** START **
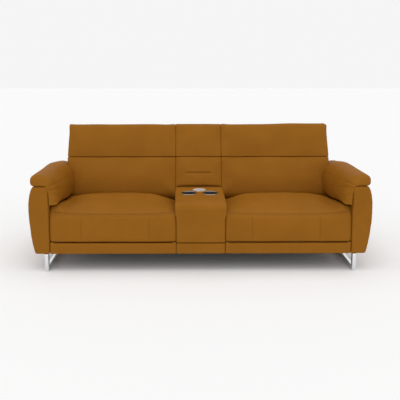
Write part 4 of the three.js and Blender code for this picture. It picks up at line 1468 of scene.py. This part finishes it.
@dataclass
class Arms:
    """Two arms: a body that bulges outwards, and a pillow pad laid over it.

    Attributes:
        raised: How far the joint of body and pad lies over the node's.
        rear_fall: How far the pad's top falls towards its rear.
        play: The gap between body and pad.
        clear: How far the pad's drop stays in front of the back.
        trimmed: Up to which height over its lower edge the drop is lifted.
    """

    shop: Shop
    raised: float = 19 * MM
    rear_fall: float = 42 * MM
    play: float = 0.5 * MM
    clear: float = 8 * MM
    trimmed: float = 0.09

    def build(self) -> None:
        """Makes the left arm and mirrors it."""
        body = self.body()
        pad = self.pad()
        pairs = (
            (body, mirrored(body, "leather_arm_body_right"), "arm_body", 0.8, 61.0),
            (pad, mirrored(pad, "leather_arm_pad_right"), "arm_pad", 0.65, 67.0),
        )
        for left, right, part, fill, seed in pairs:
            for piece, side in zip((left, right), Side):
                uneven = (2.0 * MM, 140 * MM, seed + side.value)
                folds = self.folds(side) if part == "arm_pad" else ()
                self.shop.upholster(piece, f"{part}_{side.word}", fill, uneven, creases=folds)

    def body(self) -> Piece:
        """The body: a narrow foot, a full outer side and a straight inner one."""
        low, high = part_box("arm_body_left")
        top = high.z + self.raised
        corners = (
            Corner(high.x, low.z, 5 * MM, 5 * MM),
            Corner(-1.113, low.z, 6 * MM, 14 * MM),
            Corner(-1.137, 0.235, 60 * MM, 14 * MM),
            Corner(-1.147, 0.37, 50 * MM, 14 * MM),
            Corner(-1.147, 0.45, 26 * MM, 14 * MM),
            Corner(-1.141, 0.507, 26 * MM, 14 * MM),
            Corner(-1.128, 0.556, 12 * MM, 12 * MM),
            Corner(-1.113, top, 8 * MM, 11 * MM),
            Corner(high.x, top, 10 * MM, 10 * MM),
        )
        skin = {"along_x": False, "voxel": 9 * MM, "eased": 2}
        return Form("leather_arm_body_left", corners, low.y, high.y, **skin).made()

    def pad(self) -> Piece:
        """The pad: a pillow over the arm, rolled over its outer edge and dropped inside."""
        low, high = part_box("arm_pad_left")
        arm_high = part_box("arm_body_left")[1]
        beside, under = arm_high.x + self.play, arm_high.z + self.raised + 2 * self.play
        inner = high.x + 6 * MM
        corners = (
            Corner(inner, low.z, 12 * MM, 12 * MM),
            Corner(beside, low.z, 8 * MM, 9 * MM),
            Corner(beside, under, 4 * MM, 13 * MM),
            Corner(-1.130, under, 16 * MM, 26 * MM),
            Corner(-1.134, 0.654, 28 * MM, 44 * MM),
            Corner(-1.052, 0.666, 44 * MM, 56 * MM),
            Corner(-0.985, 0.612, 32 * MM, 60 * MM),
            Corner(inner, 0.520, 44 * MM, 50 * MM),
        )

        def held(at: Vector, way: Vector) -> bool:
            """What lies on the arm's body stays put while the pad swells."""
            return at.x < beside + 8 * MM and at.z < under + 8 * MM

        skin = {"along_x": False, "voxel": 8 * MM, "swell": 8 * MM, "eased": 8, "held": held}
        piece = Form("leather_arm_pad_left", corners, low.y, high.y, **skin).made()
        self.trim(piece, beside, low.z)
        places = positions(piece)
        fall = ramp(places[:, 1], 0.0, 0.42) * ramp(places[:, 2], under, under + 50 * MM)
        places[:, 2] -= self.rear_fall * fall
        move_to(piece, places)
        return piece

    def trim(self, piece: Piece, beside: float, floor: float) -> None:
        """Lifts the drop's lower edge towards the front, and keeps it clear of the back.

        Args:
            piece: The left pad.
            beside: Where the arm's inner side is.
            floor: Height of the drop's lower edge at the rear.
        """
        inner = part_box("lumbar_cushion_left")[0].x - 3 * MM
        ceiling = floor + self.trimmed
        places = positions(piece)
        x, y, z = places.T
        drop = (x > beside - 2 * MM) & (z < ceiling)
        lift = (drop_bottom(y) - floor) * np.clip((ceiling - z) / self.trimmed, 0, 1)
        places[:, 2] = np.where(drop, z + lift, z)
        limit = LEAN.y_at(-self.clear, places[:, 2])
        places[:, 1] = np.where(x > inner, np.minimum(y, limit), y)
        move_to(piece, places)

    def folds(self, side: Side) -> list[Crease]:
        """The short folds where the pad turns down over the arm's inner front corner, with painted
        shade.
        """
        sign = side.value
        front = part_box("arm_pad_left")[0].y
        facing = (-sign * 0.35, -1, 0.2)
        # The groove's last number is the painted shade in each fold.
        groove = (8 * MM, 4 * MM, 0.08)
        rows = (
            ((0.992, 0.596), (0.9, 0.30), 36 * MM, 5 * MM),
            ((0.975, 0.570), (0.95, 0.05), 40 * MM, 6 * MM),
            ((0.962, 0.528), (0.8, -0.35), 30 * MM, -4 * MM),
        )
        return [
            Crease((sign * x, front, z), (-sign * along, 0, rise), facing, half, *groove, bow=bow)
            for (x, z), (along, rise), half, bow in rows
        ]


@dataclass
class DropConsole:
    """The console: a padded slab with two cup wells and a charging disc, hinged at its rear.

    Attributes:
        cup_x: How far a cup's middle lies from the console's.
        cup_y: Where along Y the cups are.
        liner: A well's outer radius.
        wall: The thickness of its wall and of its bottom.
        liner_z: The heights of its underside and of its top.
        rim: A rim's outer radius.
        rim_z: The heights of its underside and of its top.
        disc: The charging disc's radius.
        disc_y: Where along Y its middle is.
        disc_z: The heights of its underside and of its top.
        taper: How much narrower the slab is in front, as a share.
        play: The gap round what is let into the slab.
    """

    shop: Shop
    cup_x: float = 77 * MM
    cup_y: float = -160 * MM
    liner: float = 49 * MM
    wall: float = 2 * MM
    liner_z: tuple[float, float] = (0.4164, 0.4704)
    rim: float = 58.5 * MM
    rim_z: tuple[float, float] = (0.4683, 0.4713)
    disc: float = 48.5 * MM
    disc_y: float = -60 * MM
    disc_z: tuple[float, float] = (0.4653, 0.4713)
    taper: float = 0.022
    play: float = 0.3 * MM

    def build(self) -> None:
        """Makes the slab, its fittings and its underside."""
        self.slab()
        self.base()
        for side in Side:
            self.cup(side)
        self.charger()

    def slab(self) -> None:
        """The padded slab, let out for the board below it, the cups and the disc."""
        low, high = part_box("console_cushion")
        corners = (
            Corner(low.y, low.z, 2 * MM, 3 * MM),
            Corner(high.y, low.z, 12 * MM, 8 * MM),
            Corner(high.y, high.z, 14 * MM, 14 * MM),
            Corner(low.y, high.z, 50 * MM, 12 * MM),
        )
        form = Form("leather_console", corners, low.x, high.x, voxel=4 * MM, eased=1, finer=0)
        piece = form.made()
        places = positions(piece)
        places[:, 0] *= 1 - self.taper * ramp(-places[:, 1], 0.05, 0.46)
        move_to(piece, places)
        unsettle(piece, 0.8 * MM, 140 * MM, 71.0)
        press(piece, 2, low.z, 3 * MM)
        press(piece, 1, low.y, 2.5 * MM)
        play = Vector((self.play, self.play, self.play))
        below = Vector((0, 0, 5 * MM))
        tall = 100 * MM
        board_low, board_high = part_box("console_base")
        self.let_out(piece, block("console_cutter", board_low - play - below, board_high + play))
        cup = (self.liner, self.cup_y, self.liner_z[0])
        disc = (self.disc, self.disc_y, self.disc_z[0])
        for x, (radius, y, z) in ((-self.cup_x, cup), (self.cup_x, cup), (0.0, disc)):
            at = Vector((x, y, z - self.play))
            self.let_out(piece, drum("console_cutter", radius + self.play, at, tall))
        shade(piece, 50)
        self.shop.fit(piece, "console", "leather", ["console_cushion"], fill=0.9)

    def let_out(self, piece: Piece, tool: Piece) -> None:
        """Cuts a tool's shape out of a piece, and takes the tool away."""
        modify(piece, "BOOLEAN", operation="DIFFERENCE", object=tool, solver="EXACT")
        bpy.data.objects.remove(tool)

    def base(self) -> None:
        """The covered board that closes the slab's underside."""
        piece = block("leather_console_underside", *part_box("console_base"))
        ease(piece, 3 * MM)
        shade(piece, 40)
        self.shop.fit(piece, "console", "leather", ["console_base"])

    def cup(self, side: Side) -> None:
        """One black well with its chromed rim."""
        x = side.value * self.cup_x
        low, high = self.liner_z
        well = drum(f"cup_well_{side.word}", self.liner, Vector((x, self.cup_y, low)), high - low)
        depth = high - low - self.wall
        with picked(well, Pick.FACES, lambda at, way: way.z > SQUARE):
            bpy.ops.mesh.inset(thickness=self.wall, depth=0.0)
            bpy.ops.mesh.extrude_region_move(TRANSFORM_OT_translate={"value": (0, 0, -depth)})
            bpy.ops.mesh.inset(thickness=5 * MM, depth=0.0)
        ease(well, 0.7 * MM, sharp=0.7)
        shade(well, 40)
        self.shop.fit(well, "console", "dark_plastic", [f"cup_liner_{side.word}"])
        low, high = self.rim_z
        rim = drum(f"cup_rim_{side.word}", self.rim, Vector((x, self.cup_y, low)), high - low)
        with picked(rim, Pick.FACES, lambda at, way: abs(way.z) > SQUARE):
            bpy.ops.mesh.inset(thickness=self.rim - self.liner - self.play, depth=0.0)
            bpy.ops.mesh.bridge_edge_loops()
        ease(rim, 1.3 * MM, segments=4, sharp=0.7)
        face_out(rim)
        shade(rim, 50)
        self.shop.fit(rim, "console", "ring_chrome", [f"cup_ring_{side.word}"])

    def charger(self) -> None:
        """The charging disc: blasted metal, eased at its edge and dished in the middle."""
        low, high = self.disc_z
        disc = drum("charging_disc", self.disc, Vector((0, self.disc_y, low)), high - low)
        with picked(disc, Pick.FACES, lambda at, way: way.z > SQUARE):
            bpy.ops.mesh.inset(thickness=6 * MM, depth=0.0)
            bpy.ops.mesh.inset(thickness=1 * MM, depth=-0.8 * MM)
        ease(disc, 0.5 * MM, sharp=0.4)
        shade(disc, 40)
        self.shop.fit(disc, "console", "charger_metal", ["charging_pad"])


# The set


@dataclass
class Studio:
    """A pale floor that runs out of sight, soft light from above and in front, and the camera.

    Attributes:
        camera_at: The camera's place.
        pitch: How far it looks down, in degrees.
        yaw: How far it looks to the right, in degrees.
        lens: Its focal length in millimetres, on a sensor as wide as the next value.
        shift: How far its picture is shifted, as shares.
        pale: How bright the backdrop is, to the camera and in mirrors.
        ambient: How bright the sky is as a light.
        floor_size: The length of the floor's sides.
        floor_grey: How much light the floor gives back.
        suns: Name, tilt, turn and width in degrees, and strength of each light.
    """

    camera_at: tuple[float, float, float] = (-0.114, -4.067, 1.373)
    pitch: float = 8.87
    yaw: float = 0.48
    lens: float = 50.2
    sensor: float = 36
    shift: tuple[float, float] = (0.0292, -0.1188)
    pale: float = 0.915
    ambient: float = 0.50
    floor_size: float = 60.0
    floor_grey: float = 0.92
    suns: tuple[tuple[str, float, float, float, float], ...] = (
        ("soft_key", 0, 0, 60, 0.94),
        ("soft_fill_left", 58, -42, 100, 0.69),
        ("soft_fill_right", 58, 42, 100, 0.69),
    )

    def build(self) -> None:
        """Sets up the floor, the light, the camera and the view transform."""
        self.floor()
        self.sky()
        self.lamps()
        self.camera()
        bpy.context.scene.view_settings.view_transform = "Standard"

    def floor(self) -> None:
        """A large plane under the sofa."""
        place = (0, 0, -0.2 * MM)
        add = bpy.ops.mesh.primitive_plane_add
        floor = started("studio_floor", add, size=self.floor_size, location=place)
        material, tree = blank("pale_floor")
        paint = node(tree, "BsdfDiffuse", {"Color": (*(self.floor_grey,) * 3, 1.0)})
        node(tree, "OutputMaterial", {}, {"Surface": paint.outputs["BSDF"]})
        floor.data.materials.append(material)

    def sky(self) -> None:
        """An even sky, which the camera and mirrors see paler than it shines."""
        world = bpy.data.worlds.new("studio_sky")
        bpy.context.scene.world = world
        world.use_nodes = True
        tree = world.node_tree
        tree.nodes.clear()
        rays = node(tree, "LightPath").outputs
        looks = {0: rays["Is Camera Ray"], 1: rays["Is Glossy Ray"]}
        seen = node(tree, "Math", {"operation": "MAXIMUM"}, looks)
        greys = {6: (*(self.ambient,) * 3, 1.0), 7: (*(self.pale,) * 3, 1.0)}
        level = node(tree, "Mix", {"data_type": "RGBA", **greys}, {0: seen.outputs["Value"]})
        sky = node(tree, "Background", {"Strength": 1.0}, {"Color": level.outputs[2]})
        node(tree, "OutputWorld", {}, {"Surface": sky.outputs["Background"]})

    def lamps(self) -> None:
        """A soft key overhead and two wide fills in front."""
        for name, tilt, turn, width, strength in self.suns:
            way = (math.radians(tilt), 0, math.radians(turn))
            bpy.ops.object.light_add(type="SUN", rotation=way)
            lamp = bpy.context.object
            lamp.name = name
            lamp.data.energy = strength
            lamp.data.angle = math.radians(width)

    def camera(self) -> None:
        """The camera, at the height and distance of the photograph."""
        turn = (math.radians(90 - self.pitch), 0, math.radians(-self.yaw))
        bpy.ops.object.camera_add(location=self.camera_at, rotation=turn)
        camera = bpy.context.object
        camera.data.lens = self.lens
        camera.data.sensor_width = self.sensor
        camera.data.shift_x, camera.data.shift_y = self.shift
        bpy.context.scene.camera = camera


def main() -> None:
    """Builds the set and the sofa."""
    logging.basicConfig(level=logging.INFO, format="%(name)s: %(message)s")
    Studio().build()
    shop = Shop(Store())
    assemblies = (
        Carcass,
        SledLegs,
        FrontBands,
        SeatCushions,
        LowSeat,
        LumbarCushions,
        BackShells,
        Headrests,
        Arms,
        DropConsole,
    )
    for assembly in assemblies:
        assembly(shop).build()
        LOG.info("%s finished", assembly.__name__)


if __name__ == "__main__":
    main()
** END **
Please write out the material word for word from its first line through the line holding "fill, uneven, creases=folds)", including both, and no line past it.

■ **FULL SOLUTION**:
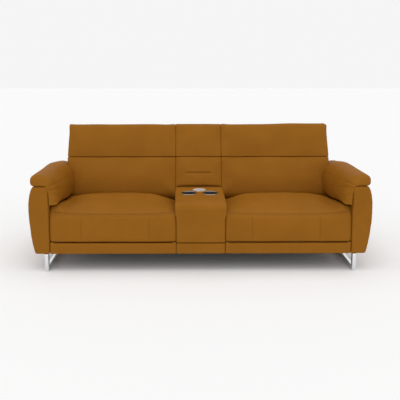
Write part 4 of the three.js and Blender code for this picture. It picks up at line 1468 of scene.py. This part finishes it.
@dataclass
class Arms:
    """Two arms: a body that bulges outwards, and a pillow pad laid over it.

    Attributes:
        raised: How far the joint of body and pad lies over the node's.
        rear_fall: How far the pad's top falls towards its rear.
        play: The gap between body and pad.
        clear: How far the pad's drop stays in front of the back.
        trimmed: Up to which height over its lower edge the drop is lifted.
    """

    shop: Shop
    raised: float = 19 * MM
    rear_fall: float = 42 * MM
    play: float = 0.5 * MM
    clear: float = 8 * MM
    trimmed: float = 0.09

    def build(self) -> None:
        """Makes the left arm and mirrors it."""
        body = self.body()
        pad = self.pad()
        pairs = (
            (body, mirrored(body, "leather_arm_body_right"), "arm_body", 0.8, 61.0),
            (pad, mirrored(pad, "leather_arm_pad_right"), "arm_pad", 0.65, 67.0),
        )
        for left, right, part, fill, seed in pairs:
            for piece, side in zip((left, right), Side):
                uneven = (2.0 * MM, 140 * MM, seed + side.value)
                folds = self.folds(side) if part == "arm_pad" else ()
                self.shop.upholster(piece, f"{part}_{side.word}", fill, uneven, creases=folds)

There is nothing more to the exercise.